*Task directions*
Find the line that contains "shown = obj.evaluated_get(depsgraph)". Repeat that line and all lines following it, exactly, through the end of the listing below.
:::::
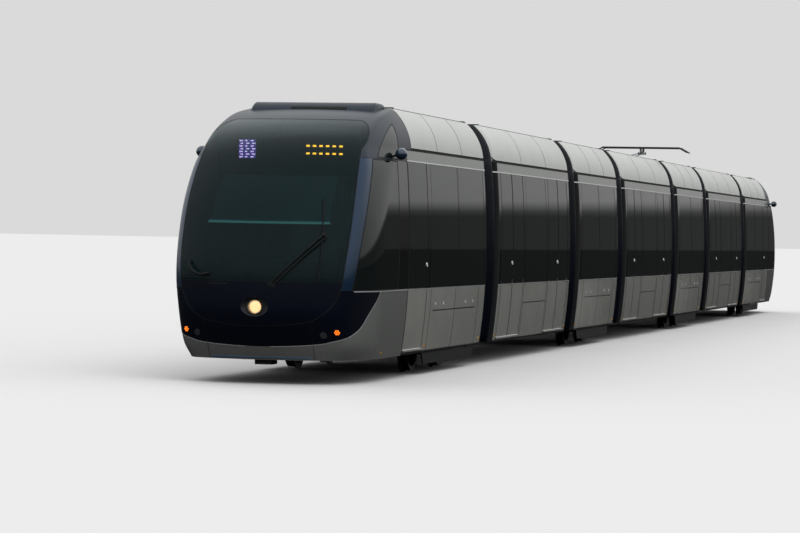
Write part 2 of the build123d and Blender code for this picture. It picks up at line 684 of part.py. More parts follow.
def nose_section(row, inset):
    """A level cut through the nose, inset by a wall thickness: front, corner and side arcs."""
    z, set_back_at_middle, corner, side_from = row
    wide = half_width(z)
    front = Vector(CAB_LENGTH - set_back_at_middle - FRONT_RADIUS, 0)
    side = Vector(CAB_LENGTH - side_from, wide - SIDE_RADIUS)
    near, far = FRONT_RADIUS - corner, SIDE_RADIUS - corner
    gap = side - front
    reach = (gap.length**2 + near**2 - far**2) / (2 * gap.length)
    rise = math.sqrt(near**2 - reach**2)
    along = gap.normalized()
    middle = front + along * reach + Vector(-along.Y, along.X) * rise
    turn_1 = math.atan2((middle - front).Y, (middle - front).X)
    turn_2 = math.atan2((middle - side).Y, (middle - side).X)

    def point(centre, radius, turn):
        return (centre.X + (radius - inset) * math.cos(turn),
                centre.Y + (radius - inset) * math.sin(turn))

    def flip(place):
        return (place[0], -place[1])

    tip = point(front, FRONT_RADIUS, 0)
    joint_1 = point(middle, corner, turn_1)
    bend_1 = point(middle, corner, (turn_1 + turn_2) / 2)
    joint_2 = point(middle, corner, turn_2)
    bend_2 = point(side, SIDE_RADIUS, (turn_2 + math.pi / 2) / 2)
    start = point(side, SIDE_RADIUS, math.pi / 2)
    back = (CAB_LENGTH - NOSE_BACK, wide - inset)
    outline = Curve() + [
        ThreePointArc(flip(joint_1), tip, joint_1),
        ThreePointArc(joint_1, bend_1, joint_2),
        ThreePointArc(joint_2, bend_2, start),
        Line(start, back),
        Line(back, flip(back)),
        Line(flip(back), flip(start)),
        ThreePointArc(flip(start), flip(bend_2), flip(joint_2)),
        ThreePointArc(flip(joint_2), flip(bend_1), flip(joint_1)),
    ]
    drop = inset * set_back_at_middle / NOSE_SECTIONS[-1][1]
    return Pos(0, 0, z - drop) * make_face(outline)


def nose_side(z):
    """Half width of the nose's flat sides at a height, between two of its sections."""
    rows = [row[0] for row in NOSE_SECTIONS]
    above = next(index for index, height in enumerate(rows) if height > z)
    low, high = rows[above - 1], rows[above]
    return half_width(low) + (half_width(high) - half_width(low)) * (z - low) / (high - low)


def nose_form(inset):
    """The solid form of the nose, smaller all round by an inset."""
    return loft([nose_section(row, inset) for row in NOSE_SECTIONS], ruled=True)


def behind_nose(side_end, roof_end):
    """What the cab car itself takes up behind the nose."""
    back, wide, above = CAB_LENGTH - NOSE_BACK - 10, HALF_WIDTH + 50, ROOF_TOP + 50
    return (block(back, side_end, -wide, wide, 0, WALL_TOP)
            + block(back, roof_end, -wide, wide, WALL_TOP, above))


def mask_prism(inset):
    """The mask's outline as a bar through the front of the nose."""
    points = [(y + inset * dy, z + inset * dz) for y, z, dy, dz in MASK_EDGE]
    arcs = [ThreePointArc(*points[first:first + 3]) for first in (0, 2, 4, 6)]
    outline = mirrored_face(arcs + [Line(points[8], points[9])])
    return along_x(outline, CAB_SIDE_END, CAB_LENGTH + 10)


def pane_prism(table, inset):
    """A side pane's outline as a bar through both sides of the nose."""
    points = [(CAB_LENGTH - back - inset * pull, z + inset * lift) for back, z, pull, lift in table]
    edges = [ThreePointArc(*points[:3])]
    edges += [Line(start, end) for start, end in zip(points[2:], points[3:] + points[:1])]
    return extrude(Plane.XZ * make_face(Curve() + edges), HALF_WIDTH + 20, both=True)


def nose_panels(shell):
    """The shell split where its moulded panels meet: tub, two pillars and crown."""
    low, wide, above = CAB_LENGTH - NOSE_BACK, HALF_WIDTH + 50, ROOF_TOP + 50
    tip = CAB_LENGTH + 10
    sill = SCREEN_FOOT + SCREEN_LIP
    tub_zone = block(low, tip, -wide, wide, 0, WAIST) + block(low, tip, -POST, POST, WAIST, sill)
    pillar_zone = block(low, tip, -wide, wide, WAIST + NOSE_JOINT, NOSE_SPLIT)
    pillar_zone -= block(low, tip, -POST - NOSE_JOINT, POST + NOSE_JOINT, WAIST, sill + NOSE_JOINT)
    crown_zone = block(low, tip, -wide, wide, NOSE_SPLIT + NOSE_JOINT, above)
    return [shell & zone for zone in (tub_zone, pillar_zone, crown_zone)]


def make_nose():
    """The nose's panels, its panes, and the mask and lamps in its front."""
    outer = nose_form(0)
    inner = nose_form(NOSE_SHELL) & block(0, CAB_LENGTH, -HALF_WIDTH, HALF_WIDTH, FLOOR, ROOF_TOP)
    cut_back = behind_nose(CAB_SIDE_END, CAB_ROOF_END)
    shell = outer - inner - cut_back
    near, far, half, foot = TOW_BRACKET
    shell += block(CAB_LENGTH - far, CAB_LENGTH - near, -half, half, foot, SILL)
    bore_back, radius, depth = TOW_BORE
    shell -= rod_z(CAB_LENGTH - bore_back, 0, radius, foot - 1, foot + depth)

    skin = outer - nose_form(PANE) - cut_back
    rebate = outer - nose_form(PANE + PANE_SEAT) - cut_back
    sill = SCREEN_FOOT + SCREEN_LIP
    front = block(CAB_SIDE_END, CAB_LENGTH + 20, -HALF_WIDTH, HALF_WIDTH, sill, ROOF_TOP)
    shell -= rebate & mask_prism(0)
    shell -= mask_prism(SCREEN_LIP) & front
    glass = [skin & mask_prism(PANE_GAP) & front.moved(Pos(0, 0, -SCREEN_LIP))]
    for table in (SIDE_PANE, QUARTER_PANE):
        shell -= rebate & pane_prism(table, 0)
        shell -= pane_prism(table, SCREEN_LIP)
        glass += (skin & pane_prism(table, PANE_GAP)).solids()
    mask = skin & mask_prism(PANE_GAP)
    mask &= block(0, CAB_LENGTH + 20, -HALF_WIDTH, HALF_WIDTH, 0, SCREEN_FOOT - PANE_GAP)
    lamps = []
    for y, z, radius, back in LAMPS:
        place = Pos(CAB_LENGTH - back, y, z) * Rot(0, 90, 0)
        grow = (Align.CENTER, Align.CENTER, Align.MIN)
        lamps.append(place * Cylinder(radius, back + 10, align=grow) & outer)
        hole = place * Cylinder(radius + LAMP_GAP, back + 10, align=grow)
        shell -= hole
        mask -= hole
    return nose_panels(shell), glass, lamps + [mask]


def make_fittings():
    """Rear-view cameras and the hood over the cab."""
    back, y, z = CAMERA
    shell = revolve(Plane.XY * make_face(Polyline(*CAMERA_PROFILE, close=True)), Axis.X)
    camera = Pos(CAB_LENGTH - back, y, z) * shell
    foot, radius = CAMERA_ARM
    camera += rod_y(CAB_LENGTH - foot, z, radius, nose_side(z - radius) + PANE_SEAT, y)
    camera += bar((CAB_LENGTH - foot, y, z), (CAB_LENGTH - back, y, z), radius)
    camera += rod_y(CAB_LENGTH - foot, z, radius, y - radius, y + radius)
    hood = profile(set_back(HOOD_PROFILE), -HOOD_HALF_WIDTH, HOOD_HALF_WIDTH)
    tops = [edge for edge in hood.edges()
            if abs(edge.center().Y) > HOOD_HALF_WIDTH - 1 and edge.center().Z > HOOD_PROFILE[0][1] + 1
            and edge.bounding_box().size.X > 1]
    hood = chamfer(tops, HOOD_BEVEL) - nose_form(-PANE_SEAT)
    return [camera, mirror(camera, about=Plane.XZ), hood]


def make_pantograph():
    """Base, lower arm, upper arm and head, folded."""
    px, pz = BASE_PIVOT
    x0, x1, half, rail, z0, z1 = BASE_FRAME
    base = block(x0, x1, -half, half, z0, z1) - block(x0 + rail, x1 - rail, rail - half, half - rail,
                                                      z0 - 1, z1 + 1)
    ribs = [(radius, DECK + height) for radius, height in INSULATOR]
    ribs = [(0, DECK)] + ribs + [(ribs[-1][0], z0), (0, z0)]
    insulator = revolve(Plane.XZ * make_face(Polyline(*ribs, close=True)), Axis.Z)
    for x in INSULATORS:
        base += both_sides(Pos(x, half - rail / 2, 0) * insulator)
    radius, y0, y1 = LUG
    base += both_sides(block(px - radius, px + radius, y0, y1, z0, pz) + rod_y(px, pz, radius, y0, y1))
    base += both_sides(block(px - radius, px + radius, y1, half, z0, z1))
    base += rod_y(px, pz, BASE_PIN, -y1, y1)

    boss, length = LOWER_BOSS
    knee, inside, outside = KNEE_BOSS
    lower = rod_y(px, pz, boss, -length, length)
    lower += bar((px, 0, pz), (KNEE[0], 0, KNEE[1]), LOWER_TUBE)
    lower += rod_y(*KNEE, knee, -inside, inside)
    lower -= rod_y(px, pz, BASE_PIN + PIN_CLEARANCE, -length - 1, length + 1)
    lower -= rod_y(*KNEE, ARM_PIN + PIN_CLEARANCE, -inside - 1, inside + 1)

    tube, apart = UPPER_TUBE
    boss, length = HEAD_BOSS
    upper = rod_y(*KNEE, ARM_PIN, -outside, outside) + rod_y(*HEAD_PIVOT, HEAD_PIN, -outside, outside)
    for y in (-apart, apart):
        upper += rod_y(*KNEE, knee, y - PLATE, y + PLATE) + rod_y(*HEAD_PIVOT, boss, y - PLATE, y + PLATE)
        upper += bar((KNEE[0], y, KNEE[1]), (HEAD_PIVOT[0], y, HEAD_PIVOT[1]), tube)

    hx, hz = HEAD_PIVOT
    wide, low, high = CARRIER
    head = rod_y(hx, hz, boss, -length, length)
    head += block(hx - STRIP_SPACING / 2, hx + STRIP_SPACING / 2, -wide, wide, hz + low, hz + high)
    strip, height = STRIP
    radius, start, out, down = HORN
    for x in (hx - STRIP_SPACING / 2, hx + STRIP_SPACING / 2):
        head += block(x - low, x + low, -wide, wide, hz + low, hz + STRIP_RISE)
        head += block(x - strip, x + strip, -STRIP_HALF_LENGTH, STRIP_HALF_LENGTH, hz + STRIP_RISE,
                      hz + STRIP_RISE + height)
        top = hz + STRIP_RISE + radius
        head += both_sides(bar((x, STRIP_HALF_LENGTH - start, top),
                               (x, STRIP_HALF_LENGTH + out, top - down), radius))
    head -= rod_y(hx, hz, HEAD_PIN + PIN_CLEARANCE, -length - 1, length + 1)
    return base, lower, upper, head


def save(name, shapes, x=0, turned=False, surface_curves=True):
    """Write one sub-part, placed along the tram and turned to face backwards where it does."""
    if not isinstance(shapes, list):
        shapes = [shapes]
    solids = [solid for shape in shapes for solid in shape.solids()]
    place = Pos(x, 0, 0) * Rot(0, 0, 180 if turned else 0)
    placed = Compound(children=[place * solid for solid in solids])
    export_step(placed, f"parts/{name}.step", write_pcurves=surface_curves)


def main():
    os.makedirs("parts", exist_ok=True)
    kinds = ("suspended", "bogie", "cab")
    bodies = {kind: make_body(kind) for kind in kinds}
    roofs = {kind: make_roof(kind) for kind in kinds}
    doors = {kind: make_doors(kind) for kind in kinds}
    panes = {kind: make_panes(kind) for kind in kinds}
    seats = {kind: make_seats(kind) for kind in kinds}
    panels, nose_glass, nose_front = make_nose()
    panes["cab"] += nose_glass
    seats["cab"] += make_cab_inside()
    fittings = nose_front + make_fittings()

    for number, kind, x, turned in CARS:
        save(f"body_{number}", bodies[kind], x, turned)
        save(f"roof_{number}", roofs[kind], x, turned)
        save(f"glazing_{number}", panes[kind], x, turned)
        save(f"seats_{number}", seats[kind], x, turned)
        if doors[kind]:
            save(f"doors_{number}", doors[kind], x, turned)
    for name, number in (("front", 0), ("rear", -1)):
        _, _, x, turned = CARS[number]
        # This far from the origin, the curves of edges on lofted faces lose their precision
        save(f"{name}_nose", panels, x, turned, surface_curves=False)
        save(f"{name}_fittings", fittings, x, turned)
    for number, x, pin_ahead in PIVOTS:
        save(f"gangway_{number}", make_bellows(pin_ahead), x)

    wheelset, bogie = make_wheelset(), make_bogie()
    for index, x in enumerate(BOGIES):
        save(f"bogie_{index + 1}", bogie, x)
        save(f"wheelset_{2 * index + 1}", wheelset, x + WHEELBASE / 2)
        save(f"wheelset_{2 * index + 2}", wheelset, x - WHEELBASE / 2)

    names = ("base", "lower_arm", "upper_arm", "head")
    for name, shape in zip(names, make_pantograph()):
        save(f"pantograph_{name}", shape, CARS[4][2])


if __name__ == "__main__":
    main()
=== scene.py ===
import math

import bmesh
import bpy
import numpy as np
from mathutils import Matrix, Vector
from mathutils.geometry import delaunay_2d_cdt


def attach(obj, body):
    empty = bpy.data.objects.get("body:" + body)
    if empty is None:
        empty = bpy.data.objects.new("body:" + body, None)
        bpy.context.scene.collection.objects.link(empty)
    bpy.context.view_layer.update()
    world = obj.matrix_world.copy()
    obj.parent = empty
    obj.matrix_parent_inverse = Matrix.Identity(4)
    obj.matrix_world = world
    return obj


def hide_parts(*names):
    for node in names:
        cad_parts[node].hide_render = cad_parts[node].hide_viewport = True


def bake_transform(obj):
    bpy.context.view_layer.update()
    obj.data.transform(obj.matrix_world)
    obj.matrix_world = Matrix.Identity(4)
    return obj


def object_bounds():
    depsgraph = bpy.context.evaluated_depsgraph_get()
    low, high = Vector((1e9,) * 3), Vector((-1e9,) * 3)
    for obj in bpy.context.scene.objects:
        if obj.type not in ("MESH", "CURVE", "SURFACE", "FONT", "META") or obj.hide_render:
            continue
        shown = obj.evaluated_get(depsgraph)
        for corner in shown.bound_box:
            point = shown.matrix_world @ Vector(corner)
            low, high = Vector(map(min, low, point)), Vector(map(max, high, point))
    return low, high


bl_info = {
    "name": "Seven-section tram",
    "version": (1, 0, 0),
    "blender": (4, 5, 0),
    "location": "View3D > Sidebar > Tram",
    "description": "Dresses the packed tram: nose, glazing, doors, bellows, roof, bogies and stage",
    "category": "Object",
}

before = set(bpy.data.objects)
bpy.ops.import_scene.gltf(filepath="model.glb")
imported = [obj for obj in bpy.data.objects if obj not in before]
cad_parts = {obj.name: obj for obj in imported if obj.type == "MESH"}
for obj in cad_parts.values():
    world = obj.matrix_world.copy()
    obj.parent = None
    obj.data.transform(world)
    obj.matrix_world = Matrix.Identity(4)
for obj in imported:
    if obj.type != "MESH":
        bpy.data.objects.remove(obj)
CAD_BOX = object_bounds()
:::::
*Completed task*
        shown = obj.evaluated_get(depsgraph)
        for corner in shown.bound_box:
            point = shown.matrix_world @ Vector(corner)
            low, high = Vector(map(min, low, point)), Vector(map(max, high, point))
    return low, high


bl_info = {
    "name": "Seven-section tram",
    "version": (1, 0, 0),
    "blender": (4, 5, 0),
    "location": "View3D > Sidebar > Tram",
    "description": "Dresses the packed tram: nose, glazing, doors, bellows, roof, bogies and stage",
    "category": "Object",
}

before = set(bpy.data.objects)
bpy.ops.import_scene.gltf(filepath="model.glb")
imported = [obj for obj in bpy.data.objects if obj not in before]
cad_parts = {obj.name: obj for obj in imported if obj.type == "MESH"}
for obj in cad_parts.values():
    world = obj.matrix_world.copy()
    obj.parent = None
    obj.data.transform(world)
    obj.matrix_world = Matrix.Identity(4)
for obj in imported:
    if obj.type != "MESH":
        bpy.data.objects.remove(obj)
CAD_BOX = object_bounds()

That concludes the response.